[Source records]
------------------------------------

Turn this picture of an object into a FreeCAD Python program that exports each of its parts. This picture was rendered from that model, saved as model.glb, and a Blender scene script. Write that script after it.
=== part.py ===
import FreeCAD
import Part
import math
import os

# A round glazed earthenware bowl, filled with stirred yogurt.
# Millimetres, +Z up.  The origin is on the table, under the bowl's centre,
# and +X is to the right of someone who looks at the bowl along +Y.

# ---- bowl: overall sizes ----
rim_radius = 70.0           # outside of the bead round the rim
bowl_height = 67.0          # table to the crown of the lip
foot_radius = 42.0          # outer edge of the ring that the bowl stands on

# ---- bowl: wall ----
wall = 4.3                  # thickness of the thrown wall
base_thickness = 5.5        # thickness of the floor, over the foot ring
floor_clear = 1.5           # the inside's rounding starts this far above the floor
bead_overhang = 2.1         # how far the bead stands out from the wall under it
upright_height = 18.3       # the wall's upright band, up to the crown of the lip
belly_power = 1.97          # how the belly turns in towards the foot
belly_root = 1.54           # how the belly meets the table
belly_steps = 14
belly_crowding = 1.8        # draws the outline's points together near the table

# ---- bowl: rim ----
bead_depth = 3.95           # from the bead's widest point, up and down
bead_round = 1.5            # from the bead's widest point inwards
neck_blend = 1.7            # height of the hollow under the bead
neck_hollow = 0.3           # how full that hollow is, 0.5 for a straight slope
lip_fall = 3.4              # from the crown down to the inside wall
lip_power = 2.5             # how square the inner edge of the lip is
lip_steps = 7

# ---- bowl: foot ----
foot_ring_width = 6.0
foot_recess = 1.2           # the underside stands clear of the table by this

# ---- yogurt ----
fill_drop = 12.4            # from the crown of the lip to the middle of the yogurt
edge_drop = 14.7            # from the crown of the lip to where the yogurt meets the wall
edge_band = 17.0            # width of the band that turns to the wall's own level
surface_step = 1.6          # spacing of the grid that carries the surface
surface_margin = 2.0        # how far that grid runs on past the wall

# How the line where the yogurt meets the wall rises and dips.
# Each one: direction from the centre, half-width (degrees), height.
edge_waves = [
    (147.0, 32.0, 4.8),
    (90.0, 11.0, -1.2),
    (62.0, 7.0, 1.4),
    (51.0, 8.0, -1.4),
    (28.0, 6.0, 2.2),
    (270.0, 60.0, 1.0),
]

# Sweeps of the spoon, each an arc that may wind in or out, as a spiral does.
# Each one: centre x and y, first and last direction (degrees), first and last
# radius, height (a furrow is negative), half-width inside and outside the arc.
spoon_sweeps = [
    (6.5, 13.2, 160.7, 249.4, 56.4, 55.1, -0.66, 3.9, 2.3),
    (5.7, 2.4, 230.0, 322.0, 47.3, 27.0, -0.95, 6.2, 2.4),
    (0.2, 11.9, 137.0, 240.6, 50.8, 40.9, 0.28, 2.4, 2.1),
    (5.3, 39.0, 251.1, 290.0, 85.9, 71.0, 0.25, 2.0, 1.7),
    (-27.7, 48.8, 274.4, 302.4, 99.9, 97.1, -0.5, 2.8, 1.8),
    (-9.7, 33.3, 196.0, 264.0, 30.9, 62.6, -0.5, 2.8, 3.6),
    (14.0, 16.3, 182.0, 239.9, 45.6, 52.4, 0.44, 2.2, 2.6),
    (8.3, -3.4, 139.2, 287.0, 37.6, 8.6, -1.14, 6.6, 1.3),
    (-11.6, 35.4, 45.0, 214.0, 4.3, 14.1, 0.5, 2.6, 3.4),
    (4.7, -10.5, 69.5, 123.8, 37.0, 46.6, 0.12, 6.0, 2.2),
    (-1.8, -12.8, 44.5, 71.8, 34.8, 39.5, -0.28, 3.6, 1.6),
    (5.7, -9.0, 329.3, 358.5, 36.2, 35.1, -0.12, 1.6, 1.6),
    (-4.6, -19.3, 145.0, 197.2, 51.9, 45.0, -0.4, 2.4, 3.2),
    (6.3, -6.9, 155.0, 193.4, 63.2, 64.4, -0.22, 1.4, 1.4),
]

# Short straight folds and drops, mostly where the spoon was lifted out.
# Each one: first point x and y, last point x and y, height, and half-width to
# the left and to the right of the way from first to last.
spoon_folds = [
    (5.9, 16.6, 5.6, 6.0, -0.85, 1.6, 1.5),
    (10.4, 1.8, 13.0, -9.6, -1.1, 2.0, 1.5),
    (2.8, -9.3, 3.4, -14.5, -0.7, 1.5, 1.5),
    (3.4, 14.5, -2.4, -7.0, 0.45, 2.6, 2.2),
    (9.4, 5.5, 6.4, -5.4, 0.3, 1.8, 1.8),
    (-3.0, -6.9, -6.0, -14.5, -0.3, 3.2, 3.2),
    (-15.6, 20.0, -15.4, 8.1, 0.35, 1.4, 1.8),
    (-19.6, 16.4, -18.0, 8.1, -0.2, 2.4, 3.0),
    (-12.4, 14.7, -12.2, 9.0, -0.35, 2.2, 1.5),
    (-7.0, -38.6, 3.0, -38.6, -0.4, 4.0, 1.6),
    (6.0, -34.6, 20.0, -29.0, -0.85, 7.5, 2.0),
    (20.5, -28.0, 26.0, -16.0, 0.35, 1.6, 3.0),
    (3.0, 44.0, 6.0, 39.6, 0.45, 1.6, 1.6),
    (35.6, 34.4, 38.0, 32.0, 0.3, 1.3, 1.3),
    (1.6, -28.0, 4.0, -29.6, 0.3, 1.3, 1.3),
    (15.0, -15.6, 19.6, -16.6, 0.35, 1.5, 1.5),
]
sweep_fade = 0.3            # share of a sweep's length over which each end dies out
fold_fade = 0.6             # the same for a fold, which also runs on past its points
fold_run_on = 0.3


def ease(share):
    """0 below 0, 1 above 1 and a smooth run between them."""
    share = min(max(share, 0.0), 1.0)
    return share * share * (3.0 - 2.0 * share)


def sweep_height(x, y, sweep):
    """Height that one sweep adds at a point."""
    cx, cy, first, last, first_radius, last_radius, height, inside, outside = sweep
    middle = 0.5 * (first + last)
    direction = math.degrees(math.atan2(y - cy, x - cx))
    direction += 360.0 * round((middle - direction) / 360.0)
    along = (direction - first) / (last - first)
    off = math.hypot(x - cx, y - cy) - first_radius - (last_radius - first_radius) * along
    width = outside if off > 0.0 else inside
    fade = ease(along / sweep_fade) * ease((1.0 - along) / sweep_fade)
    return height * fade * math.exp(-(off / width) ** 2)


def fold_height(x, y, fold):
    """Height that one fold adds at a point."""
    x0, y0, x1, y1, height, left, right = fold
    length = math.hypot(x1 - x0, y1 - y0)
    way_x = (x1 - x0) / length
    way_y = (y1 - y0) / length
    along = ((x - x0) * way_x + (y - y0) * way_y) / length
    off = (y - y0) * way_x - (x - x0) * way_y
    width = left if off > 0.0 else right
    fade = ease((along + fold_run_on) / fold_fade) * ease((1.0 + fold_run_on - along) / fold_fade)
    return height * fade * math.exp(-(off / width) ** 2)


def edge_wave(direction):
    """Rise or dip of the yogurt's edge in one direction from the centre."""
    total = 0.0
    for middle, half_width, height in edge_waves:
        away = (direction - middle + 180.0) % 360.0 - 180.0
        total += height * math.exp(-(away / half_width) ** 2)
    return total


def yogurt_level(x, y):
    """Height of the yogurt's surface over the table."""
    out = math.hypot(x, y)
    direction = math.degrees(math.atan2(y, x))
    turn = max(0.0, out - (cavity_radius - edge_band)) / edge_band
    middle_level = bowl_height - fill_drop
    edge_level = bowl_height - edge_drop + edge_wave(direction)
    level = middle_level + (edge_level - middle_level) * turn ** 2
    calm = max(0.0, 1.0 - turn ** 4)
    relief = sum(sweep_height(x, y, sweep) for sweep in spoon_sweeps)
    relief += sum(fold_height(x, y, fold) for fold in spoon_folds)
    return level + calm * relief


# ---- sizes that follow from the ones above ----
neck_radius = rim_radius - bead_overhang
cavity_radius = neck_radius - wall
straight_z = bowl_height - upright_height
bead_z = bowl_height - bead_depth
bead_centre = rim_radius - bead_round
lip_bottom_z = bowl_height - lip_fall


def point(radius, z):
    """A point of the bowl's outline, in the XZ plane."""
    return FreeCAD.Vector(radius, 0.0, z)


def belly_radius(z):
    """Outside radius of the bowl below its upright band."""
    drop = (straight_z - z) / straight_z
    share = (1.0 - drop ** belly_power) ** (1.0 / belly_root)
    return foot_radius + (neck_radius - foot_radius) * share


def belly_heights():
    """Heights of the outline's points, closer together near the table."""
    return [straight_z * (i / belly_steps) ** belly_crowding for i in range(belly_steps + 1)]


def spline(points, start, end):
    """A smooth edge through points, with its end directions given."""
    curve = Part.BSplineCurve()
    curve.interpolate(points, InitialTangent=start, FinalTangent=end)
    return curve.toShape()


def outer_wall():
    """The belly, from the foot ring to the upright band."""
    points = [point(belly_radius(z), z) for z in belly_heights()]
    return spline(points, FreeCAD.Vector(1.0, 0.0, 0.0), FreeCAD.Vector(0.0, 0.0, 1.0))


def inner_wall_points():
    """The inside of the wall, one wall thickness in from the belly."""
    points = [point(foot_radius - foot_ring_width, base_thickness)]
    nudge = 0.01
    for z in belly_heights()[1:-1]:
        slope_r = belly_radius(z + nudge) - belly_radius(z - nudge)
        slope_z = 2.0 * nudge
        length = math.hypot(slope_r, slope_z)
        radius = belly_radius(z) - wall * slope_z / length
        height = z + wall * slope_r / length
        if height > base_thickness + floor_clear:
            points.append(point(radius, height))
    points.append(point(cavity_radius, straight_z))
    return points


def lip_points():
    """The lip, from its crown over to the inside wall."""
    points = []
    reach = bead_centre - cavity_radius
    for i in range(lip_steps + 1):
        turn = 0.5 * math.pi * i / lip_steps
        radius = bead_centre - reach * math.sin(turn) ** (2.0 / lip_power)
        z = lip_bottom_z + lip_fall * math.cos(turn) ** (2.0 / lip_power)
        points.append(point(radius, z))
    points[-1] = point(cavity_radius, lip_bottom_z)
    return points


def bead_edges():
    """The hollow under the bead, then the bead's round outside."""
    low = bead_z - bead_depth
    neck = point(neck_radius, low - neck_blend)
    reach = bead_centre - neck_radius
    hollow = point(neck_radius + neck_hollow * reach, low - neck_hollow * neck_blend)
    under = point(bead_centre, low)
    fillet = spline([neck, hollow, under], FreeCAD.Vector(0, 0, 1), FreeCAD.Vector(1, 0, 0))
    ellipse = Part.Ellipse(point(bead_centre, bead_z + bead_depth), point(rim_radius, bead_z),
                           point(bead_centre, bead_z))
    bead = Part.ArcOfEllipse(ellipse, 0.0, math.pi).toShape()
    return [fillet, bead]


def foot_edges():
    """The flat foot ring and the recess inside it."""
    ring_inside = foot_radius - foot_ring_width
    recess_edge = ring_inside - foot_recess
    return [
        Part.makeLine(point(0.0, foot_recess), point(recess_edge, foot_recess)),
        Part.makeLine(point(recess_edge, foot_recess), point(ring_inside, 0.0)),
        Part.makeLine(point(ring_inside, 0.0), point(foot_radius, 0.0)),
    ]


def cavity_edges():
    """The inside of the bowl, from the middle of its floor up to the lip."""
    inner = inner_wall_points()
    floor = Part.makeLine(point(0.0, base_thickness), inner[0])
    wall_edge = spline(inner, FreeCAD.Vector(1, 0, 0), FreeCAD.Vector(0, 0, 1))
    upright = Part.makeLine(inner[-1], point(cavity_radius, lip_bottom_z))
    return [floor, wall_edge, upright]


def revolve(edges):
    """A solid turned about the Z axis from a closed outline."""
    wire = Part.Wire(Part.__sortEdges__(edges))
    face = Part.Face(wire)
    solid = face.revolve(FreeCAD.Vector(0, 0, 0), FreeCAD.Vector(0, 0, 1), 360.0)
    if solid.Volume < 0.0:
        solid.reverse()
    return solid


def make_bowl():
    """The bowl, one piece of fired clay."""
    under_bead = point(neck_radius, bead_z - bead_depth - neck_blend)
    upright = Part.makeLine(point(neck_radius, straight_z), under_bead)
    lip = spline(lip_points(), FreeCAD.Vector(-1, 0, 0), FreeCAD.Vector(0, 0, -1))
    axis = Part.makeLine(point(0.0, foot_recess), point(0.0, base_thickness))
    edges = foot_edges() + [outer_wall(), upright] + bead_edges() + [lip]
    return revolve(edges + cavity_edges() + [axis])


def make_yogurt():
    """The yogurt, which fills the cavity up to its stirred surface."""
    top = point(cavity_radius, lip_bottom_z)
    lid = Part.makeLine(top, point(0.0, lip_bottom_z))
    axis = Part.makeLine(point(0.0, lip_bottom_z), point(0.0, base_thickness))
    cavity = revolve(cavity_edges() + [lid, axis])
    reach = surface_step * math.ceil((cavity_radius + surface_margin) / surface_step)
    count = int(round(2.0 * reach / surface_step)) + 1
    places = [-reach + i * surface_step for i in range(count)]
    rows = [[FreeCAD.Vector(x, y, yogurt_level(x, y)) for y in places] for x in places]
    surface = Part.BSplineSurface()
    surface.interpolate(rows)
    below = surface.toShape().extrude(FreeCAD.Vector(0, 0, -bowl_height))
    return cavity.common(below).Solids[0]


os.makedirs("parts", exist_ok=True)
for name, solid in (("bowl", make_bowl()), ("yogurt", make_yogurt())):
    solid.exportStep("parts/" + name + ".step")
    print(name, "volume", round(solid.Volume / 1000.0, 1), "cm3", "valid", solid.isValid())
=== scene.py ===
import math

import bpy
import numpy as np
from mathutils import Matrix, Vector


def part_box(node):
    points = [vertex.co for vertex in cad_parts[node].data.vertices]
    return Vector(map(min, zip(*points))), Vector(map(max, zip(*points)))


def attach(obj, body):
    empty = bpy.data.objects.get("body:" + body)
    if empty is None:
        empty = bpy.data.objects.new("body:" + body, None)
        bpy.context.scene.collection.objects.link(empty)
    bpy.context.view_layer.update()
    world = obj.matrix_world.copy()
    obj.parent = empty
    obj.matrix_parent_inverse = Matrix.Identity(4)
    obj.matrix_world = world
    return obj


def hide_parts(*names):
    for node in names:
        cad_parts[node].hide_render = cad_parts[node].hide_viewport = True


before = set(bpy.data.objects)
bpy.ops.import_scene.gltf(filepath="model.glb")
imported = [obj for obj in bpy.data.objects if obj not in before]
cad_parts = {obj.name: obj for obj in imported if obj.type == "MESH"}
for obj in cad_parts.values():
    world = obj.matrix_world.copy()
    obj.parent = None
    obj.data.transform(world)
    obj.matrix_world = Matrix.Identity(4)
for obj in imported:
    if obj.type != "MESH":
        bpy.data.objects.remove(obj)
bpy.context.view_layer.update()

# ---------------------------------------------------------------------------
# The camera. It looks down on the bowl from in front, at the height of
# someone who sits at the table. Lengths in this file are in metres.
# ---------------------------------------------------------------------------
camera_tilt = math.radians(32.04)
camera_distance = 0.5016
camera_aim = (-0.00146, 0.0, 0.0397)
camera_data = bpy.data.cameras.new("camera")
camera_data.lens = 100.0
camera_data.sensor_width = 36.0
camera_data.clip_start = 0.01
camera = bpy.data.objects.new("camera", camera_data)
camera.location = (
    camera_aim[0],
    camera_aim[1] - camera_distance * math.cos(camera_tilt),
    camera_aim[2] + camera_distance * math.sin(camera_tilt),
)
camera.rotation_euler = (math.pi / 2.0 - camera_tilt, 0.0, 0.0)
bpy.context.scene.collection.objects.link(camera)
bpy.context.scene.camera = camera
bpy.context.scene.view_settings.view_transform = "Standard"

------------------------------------

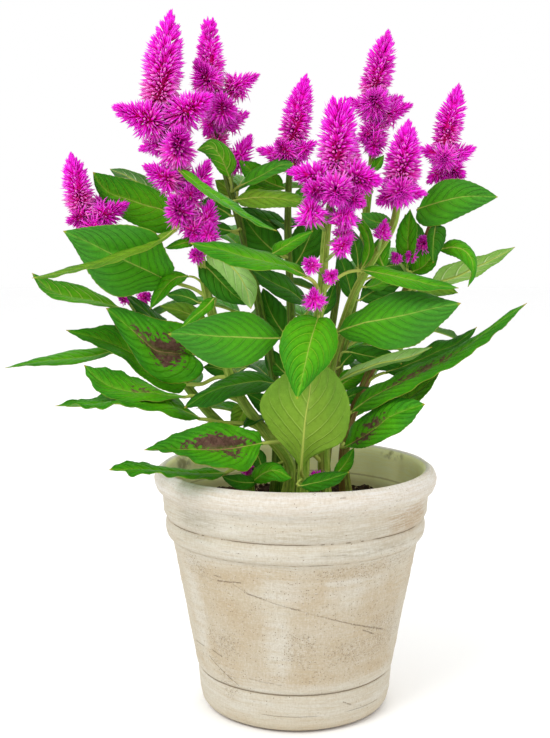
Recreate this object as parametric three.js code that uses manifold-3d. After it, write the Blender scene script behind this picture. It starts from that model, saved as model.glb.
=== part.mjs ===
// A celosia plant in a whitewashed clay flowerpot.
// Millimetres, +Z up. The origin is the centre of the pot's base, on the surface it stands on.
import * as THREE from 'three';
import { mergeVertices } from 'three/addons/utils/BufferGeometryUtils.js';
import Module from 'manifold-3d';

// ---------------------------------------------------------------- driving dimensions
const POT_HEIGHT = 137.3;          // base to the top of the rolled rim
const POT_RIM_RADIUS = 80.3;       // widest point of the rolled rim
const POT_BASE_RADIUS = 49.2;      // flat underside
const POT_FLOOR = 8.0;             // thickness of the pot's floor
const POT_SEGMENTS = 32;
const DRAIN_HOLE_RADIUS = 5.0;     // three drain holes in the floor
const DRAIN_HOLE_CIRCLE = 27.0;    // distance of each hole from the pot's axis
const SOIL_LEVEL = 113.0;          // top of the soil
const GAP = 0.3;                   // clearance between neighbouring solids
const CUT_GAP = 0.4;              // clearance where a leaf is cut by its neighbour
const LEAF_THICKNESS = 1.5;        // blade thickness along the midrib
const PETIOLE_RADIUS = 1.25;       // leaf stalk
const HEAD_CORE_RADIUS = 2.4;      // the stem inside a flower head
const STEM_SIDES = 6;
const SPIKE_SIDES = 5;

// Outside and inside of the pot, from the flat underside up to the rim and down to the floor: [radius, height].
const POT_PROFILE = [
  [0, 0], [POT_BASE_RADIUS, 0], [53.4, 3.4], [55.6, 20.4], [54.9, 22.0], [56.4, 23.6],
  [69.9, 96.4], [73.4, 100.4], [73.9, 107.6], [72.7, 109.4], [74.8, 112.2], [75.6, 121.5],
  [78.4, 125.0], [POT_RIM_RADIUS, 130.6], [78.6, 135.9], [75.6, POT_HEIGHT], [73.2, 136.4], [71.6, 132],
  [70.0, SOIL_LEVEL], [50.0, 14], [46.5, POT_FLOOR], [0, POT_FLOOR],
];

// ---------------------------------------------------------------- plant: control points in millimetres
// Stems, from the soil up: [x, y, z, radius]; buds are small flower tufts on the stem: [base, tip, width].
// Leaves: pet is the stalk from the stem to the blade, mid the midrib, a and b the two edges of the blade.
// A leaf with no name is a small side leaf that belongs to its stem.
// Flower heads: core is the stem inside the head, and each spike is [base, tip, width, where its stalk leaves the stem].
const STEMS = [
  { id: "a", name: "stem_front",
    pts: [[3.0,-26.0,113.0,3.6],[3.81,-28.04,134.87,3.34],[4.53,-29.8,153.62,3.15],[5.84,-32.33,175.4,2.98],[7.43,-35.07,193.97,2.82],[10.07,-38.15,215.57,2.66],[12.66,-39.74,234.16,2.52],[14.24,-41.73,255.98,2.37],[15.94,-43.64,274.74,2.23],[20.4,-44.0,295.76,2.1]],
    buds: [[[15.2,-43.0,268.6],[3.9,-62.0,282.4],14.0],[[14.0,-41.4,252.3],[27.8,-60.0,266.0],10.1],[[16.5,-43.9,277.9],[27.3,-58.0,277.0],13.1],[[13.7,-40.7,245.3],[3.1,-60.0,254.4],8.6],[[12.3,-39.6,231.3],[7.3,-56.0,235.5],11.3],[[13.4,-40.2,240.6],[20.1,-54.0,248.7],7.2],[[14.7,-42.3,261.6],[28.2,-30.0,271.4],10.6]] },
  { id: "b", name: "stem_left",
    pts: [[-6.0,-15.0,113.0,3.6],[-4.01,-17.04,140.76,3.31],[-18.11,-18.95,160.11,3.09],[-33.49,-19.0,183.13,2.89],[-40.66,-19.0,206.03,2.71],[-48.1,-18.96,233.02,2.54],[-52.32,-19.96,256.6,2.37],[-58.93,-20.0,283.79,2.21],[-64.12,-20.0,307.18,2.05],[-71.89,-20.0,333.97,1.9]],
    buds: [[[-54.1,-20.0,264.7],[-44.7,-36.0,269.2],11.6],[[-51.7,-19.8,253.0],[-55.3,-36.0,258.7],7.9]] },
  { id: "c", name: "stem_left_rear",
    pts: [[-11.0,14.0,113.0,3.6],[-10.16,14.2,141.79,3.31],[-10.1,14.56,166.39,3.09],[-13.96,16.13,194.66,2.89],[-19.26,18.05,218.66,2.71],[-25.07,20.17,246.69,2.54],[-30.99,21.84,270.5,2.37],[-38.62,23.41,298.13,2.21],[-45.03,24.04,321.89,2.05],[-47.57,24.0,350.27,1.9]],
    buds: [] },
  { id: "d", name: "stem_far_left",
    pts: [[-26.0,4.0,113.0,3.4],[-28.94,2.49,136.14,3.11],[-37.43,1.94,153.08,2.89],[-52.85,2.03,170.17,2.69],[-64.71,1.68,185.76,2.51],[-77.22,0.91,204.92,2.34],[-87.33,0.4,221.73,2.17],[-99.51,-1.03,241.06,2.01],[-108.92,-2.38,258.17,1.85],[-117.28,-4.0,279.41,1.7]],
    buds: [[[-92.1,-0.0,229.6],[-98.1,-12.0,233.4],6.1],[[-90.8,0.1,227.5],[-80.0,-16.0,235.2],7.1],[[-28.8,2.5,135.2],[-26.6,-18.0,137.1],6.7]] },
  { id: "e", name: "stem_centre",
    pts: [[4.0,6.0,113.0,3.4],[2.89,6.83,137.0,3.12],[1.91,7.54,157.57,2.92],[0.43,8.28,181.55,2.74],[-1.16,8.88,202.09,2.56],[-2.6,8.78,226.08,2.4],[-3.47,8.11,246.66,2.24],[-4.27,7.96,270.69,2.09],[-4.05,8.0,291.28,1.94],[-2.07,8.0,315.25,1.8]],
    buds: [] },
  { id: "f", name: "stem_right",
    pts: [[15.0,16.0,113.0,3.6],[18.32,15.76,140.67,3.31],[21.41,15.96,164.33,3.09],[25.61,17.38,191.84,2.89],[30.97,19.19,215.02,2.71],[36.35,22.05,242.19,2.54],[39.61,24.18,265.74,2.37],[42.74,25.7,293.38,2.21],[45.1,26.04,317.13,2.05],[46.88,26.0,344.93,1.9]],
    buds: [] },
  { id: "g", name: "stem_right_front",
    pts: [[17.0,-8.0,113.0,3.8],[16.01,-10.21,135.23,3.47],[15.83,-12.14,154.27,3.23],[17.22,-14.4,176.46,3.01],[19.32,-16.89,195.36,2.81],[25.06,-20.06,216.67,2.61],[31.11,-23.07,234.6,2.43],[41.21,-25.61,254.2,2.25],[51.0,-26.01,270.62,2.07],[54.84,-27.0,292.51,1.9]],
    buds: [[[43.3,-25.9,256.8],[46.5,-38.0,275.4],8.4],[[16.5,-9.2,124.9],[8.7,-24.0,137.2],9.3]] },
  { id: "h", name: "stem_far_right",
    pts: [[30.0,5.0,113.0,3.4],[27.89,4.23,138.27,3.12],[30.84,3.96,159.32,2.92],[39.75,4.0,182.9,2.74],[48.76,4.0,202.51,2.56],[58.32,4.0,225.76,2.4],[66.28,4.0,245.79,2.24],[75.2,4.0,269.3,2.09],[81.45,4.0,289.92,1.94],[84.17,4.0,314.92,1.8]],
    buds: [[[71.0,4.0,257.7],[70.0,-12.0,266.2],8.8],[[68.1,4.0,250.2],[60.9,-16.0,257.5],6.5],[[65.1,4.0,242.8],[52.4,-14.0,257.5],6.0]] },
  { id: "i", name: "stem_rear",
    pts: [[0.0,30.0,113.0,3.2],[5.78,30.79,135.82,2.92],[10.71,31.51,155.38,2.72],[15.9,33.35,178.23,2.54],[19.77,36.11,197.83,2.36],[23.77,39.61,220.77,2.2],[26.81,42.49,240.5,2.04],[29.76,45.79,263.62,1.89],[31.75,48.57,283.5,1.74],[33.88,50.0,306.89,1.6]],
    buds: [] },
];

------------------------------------

== AIM OF THE TASK ==
Go back over the listing above and copy exactly the lines that begin at the line with "top = point(cavity_radius, lip_bottom_z)" and stop after the line with "cad_parts[node].hide_render = cad_parts[node].hide_viewport"; leave out every other line.

== RESPONSE TO THIS TASK ==
    top = point(cavity_radius, lip_bottom_z)
    lid = Part.makeLine(top, point(0.0, lip_bottom_z))
    axis = Part.makeLine(point(0.0, lip_bottom_z), point(0.0, base_thickness))
    cavity = revolve(cavity_edges() + [lid, axis])
    reach = surface_step * math.ceil((cavity_radius + surface_margin) / surface_step)
    count = int(round(2.0 * reach / surface_step)) + 1
    places = [-reach + i * surface_step for i in range(count)]
    rows = [[FreeCAD.Vector(x, y, yogurt_level(x, y)) for y in places] for x in places]
    surface = Part.BSplineSurface()
    surface.interpolate(rows)
    below = surface.toShape().extrude(FreeCAD.Vector(0, 0, -bowl_height))
    return cavity.common(below).Solids[0]


os.makedirs("parts", exist_ok=True)
for name, solid in (("bowl", make_bowl()), ("yogurt", make_yogurt())):
    solid.exportStep("parts/" + name + ".step")
    print(name, "volume", round(solid.Volume / 1000.0, 1), "cm3", "valid", solid.isValid())
=== scene.py ===
import math

import bpy
import numpy as np
from mathutils import Matrix, Vector


def part_box(node):
    points = [vertex.co for vertex in cad_parts[node].data.vertices]
    return Vector(map(min, zip(*points))), Vector(map(max, zip(*points)))


def attach(obj, body):
    empty = bpy.data.objects.get("body:" + body)
    if empty is None:
        empty = bpy.data.objects.new("body:" + body, None)
        bpy.context.scene.collection.objects.link(empty)
    bpy.context.view_layer.update()
    world = obj.matrix_world.copy()
    obj.parent = empty
    obj.matrix_parent_inverse = Matrix.Identity(4)
    obj.matrix_world = world
    return obj


def hide_parts(*names):
    for node in names:
        cad_parts[node].hide_render = cad_parts[node].hide_viewport = True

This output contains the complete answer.